Exceptions to the Rule
Research also reveals that there were some exceptions to the social and legal exclusion of homosexuals from the mainstream of early America; these specific examples can be seen in a study of the city of Boston in the early days of the American colonies. Ironically enough, Boston, which in itself would eventually come to stand as an icon in the fight for liberty and justice, valued homosexuals not en masse, but rather welcomed worthy people into society without judging them based on sexual orientation, which is the personification of the rights that would be fought for centuries later at an inn in New York on a summer night in 1969 (Frank & the History Project, 1999).

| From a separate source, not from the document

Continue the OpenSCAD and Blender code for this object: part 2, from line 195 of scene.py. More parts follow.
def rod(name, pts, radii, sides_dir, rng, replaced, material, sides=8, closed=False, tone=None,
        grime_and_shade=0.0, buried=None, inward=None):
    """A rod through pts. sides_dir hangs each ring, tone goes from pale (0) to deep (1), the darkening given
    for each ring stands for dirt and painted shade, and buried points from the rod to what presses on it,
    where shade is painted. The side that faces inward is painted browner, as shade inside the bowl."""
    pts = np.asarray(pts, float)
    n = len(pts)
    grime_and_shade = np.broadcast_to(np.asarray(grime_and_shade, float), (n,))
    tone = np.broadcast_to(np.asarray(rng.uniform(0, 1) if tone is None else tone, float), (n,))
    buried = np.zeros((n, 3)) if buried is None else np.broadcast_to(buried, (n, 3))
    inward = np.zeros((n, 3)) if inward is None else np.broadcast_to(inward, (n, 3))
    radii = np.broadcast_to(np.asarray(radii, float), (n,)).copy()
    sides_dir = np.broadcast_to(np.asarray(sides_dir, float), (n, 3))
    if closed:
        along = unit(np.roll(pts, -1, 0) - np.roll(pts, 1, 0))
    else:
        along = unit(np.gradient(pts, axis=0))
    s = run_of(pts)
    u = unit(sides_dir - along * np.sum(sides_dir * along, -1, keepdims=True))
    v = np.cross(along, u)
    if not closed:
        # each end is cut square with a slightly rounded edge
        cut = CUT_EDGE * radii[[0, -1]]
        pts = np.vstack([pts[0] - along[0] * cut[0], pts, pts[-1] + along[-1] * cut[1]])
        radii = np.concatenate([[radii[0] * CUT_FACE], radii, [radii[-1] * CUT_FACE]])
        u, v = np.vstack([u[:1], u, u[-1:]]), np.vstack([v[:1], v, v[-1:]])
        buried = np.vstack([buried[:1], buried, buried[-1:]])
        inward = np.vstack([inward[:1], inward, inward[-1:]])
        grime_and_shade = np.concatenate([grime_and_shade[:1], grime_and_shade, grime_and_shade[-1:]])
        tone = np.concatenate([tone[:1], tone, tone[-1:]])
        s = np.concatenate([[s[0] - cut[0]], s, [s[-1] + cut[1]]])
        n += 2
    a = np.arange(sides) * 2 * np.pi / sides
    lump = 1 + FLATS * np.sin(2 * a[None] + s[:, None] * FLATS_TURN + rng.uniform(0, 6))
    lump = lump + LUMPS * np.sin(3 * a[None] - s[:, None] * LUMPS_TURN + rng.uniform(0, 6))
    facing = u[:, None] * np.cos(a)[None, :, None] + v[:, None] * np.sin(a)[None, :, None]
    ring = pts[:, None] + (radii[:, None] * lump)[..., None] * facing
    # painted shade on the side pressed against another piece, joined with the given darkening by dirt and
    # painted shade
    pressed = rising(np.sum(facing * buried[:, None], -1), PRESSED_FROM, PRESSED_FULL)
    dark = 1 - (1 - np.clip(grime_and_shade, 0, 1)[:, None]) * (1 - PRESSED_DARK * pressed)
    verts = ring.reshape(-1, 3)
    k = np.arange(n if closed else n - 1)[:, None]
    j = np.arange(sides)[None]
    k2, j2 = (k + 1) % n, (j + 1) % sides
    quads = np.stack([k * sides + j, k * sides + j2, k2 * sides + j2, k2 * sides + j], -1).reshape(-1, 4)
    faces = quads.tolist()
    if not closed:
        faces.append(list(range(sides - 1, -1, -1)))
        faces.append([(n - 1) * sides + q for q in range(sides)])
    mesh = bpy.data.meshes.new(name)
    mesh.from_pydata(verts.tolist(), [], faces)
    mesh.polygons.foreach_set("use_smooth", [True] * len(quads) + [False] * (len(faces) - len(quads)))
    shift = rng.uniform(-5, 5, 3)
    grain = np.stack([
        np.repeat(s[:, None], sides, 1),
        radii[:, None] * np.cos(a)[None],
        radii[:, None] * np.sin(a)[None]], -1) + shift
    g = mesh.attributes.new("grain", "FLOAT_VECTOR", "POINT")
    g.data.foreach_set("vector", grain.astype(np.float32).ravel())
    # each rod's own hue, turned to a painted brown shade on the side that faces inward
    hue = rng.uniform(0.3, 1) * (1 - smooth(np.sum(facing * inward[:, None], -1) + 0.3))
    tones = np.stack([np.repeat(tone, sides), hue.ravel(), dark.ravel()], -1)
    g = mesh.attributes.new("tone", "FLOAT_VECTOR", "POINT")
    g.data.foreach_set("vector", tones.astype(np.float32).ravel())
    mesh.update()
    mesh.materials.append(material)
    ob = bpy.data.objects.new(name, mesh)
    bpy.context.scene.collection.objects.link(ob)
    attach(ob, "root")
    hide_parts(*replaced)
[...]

As this paper has shown, the Stonewall Riot is significant in the annals of history for many reasons: in the literal interpretation of the event, we see the fight for homosexuals to be accepted as social and legal equals in a society that claims to embrace everyone but all too often excludes many for the slimmest of reasons. In a larger sense, the Stonewall Riot is symbolic of the American spirit, which declares that infringement of rights will not be tolerated by any oppressed group. Finally, the Stonewall Riot broadcasts a message of hope for all those who seek civil rights that the oppressive nature of the established authority is, and never should be, immune from reprimand from the people from whom their power is derived.
Bull, Chris (2001). Come Out Fighting. New York: Thunder’s Mouth/Nation Books.
Frank, Barney, & the History Project (1999). Improper Bostonians. New York: Harper Collins.
Marcus, Eric (2002). Making Gay History. New York: Harper Collins.
Rupp, Leila J. (2002). Desired Past. New York: Houghton Mifflin Press.